Mistake #8: Adding to a losing trade
You must have heard of averaging down which is the practice of adding to the position whenever the prices go against you nurturing the wrong belief that this trend will reverse soon. In forex trading, adding to a losing day trade is a precarious practice. There are times when the prices may go against you for a longer time than what you may predict. This will make your losses larger than your expectations. You should trade with an appropriate position size and also set a stop-loss on what you trade.
Mistake #9: Risking more than what you can tolerate losing
It is vital to establish the amount of capital that you can risk losing. Day traders need to risk less than 1% of the capital on any particular trade.
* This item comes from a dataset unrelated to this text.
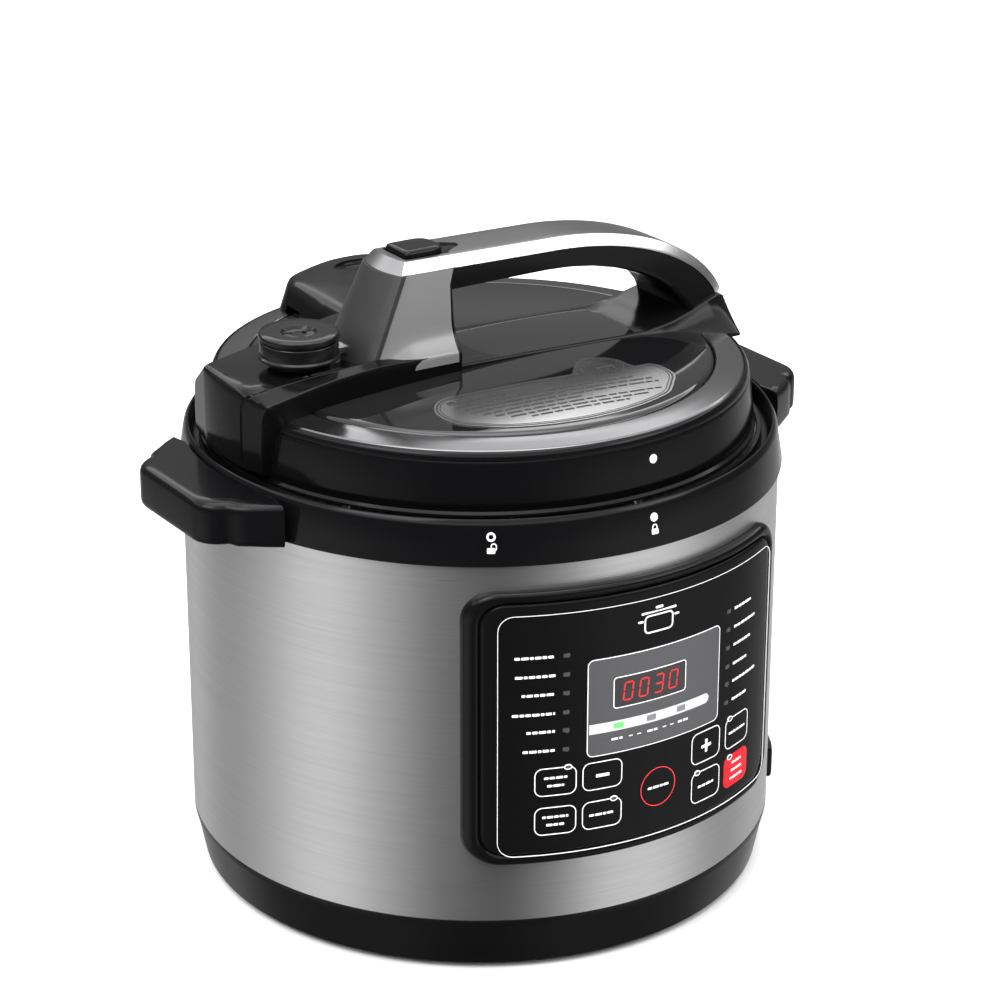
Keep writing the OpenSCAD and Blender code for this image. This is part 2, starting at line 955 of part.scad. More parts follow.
module handle_grip() {
    inner = curve_points(cap_t + 0.02, 18);
    floor_z = dome_z + 7;
    color([0.12, 0.12, 0.13])
        difference() {
            union() {
                across(grip_half_w)
                    polygon(concat([[pillar_back - 6, front_z(cap_t) - 0.72]], inner,
                            [[141.3, grip_end_z - 0.1], [141.8, floor_z], [70, floor_z],
                             [70, 306], [pillar_back - 6, 306]]));
                intersection() {
                    across(40)
                        polygon([[grip_front, front_z(cap_t) - 0.02], [pillar_back, front_z(cap_t) - 0.75],
                                 [pillar_back, floor_z], [-60, floor_z], [-60, wing_top + 0.02],
                                 [-77, wing_top + 0.02], [-68, 304]]);
                    along_x(-90, 0)
                        polygon([[-grip_half_w, 330], [-base_half + 1, 278], [base_half - 1, 278],
                                 [grip_half_w, 330]]);
                }
            }
            across(60)
                finger_opening();
            translate([button_x - 12.5, -11, button_z - button_travel - 0.8])
                cube([25, 22, 30]);
            translate([button_x, 0, 312])
                cylinder(r = 6.2, h = 20, $fn = 32);
            translate([button_x, 0, 270])
                cylinder(r = 3.6, h = 60, $fn = 32);
            translate([-92, -4.6, 276])
                cube([62, 9.2, 27]);
            translate([lever_x, 0, lever_z])
                rotate([90, 0, 0])
                    cylinder(r = 2, h = 16, center = true, $fn = 32);
            rotate_extrude($fn = 128)
                lid_outline(0.1);
        }
}

// Plan of the wing's broad side, which runs into the float valve's hood
module wing_flank(spread) {
    polygon([[-150, 0], [-150, 25 + spread], [-126, 34 + spread], [-92, 46.5 + spread],
             [-50.2, 62 + spread], [-50.2, base_half + 0.4], [-60, base_half + 0.4], [-60, 0]]);
}

// Lower moulding: the wing over the band, the rails beside the opening and the tail's foot
module handle_base() {
    rail_top = dome_z + 7;
    color([0.05, 0.05, 0.05])
        difference() {
            union() {
                intersection() {
                    disc(wing_r, collar_top + 0.6, wing_top);
                    union() {
                        along_x(-150, -60)
                            polygon([[-wing_half, collar_top], [16, collar_top], [16, wing_top],
                                     [-16, wing_top], [-wing_half, dome_z + 8]]);
                        linear_extrude(wing_top)
                            wing_flank(0);
                        linear_extrude(dome_z + 5)
                            wing_flank(10);
                    }
                }
                translate([-70, -base_half, dome_z - 4])
                    cube([160, 2 * base_half, rail_top - dome_z + 4]);
                intersection() {
                    disc(141.5, annulus_z - 3, rail_top);
                    translate([0, 0, annulus_z - 3])
                        linear_extrude(12)
                            polygon([[84, -base_half], [131, -38], [150, -38], [150, 38], [131, 38],
                                     [84, base_half]]);
                }
            }
            rotate_extrude($fn = 128)
                lid_outline(0.05);
            translate([valve_x, 0, 250])
                cylinder(r = 7.2, h = 60, $fn = 32);
            translate([-92, -4.6, dome_z + 6])
                cube([62, 9.2, 20]);
        }
}

module float_valve_hood() {
    t = 2.5;
    top = dome_z + 17;
    color([0.06, 0.06, 0.07])
        difference() {
            intersection() {
                disc(137.2, annulus_z - 3, top);
                translate([-50, wing_half + 0.4, annulus_z - 3])
                    cube([66, 150, 40]);
            }
            intersection() {
                disc(137.2 - t, annulus_z - 4, top - t);
                translate([-50 + t, wing_half + 0.4 + t, annulus_z - 4])
                    cube([66 - 2 * t, 150, 40]);
            }
            rotate_extrude($fn = 128)
                lid_outline(0.05);
            translate([-60, 78, dome_z - 6])
                cube([30, 38, 15]);
        }
}

module label_plate() {
    color([0.6, 0.6, 0.6])
        intersection() {
            rotate_extrude($fn = 128)
                polygon(concat([for (r = [0 : 14.5 : 116]) [r, dome_height(r) + 0.5]],
                               [for (r = [116 : -14.5 : 0]) [r, dome_height(r) + 0.02]]));
            translate([0, 0, 250])
                linear_extrude(60)
                    intersection() {
                        circle(r = 109.5);
                        union() {
                            translate([-2, -80])
                                round_rect(130, 66, 16);
                            translate([44, -50])
                                circle(r = 13);
                        }
                    }
        }
}

module lid_screws() {
    color([0.7, 0.7, 0.72])
        for (a = [15 : 60 : 315])
            rotate([0, 0, a])
                translate([108, 0, plate_z])
                    screw(1.4, 12, 3, 1.5);
}

valve_foot_z = wing_top + 1.5;

module pressure_valve() {
    color([0.08, 0.08, 0.09])
        translate([valve_x, 0, 0])
            difference() {
                union() {
                    disc(17, valve_foot_z, 293);
                    translate([0, 0, 292.4])
                        cylinder(r1 = 22, r2 = 19.6, h = 1.6);
                    disc(19.4, 293.8, 299.2);
                    disc(18.4, 299, 300.4);
                    disc(20, 300.2, 302.6);
                }
                disc(5.6, valve_foot_z - 1, pipe_top + 0.3);
                for (a = [0 : 120 : 240])
                    rotate([0, 0, a])
                        intersection() {
                            tube(6.5, 4.2, 299, 304);
                            sector(0, 42, 299, 304);
                        }
                translate([14, -5, valve_foot_z - 1])
                    cube([20, 10, 6.8]);
            }
}

module float_valve() {
    color([0.75, 0.2, 0.2])
        translate([float_x, float_y, 0])
            union() {
                disc(3, plate_z - 4, dome_z + 3);
                disc(6, plate_z - 5, plate_z - 3);
                disc(4.5, dome_z + 1.8, dome_z + 4);
            }
}

module release_button() {
    color([0.04, 0.04, 0.04])
        union() {
            translate([button_x - 12, -10.5, button_z])
                cube([24, 21, 9]);
            translate([button_x, 0, 298.6])
                cylinder(r = 3, h = 30, $fn = 32);
        }
}

module button_spring() {
    color([0.75, 0.75, 0.75])
        translate([button_x, 0, 0])
            coil(4.6, 0.6, 312.2, 326.4, 6);
}

// Rocker between the button's rod and the valve's foot
module release_lever() {
    half = 4;
    color([0.75, 0.75, 0.77])
        union() {
            across(half)
                polygon([[-87, 288.2], [-60, 288.2], [-56, 294], [-34, 295], [-34, 298],
                         [-60, 297], [-66, 291], [-87, 291]]);
            translate([lever_x, 0, lever_z])
                rotate([90, 0, 0])
                    cylinder(r = 3, h = 2 * half, center = true, $fn = 32);
            translate([lever_x, 0, lever_z])
                rotate([90, 0, 0])
                    cylinder(r = 1.95, h = 14, center = true, $fn = 32);
        }
}

base_housing();
base_cover();
rubber_feet();
base_screws();
outer_shell();
upper_collar();
left_side_handle();
right_side_handle();
side_handle_screws();
outer_pot();
bayonet_ring();
bayonet_screws();
inner_pot();
heating_plate();
heating_element();
spring_plate();
pressure_switch();
thermostat_sensor();
sensor_spring();
power_board();
power_relay();
transformer();
panel_frame();
panel_overlay();
display_window();
led_display();
control_board();
tact_switches();
indicator_leds();
power_inlet();
inlet_pins();
cup_bracket();
condensation_cup();
color([0.03, 0.03, 0.03]) key_cap(0);  // key_delay
color([0.03, 0.03, 0.03]) key_cap(1);  // key_pressure
color([0.03, 0.03, 0.03]) key_cap(2);  // key_minus
color([0.03, 0.03, 0.03]) key_cap(3);  // key_manual
color([0.03, 0.03, 0.03]) key_cap(4);  // key_select
color([0.03, 0.03, 0.03]) key_cap(5);  // key_plus
color([0.03, 0.03, 0.03]) key_cap(6);  // key_saute
color([0.03, 0.03, 0.03]) key_cap(7);  // key_slow_cook
color([0.8, 0.02, 0.04]) key_cap(8);  // key_cancel
sealing_ring();
seal_rack();
lid_plate();
lid_cover();
lid_band();
exhaust_pipe();
anti_block_shield();
handle_base();
handle_grip();
handle_cap();
float_valve_hood();
label_plate();
lid_screws();
pressure_valve();
float_valve();
release_button();
button_spring();
release_lever();
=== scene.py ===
import json
import math
import bpy
import bmesh
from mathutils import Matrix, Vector


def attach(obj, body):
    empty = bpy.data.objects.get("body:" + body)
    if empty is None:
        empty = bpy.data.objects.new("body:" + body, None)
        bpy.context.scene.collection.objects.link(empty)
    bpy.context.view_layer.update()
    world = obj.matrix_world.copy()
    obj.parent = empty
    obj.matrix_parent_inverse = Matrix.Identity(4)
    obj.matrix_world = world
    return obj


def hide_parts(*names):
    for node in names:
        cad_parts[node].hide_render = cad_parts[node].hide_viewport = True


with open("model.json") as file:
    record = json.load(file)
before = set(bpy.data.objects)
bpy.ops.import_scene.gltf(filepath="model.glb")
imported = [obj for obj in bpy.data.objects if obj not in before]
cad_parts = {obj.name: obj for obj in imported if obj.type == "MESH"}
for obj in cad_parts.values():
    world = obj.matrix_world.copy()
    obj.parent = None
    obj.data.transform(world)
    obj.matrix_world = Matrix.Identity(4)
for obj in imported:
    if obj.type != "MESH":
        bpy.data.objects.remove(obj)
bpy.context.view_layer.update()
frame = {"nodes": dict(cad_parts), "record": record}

MM = 0.001
TURN = 192           # steps round a full turn of a lathed piece
FACE_R = 158.3       # panel face, mm from the axis
MERGE = 2e-6         # points this close become one, in metres
INLET_TURN = 62      # mains inlet, degrees from the front towards the right
CUP_TURN = -45       # drip cup, degrees from the rear towards the right

# --- Mesh helpers; every length in them is in millimetres -----------------------------


def hit(value, low, high):
    return max(low, min(high, value))


def smoothstep(t):
    t = hit(t, 0.0, 1.0)
    return t * t * (3 - 2 * t)


def new_object(name, verts, faces, mats=(), face_mats=(), drop_slivers=True):
    """Object from points in millimetres, merged where they meet and facing outwards."""
    mesh = bpy.data.meshes.new(name)
    mesh.from_pydata([(x * MM, y * MM, z * MM) for x, y, z in verts], [], faces)
    for m in mats:
        mesh.materials.append(m)
    for poly, index in zip(mesh.polygons, face_mats):
        poly.material_index = index
    bm = bmesh.new()
    bm.from_mesh(mesh)
    bmesh.ops.remove_doubles(bm, verts=bm.verts, dist=MERGE)
    if drop_slivers:
        bmesh.ops.dissolve_degenerate(bm, edges=bm.edges, dist=MERGE / 2)
    bmesh.ops.recalc_face_normals(bm, faces=bm.faces)
    bm.to_mesh(mesh)
    bm.free()
    obj = bpy.data.objects.new(name, mesh)
    bpy.context.scene.collection.objects.link(obj)
    return obj


def piece(name, verts, faces, body, slot, mats, nodes=(), sharp=38, face_mats=()):
    """A mesh piece riding on a body, in place of the CAD nodes it names."""
    obj = new_object(name, verts, faces, mats if isinstance(mats, list) else [mats], face_mats)
    shade(obj, sharp)
    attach(obj, body)
    if nodes:
        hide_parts(*nodes)
    return obj


def shade(obj, sharp):
    for poly in obj.data.polygons:
        poly.use_smooth = True
    obj.data.set_sharp_from_angle(angle=math.radians(sharp))


def bake(obj, sharp=38):
    """Applies the object's modifiers to its mesh."""
    deps = bpy.context.evaluated_depsgraph_get()
    mesh = bpy.data.meshes.new_from_object(obj.evaluated_get(deps))
    obj.modifiers.clear()
    obj.data = mesh
    shade(obj, sharp)
    return obj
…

This will ensure that if you lose several trades consequently, you won’t lose that much of capital. Simultaneously, if you earn more than 1% on each winning trade, you can even recoup your losses. Control your daily losses so that you don’t lose a huge amount on a bad day.
Mistake #10: Working with a wrong broker
The biggest trade that a trader can make is depositing money with his forex broker. If this first step is taken without enough research, this will push you into serious financial trouble. Not making comprehensive market research could land you in an outright trading scam where you could lose all your funds. Hence, invest your time and effort in choosing a trading broker so that you can be sure about his reputation.
In the world of forex trading, there are several traps that you need to be aware of. If you fall into any of the traps, your account might get wiped off. With that said, take cautious steps and stay away from making the biggest blunders.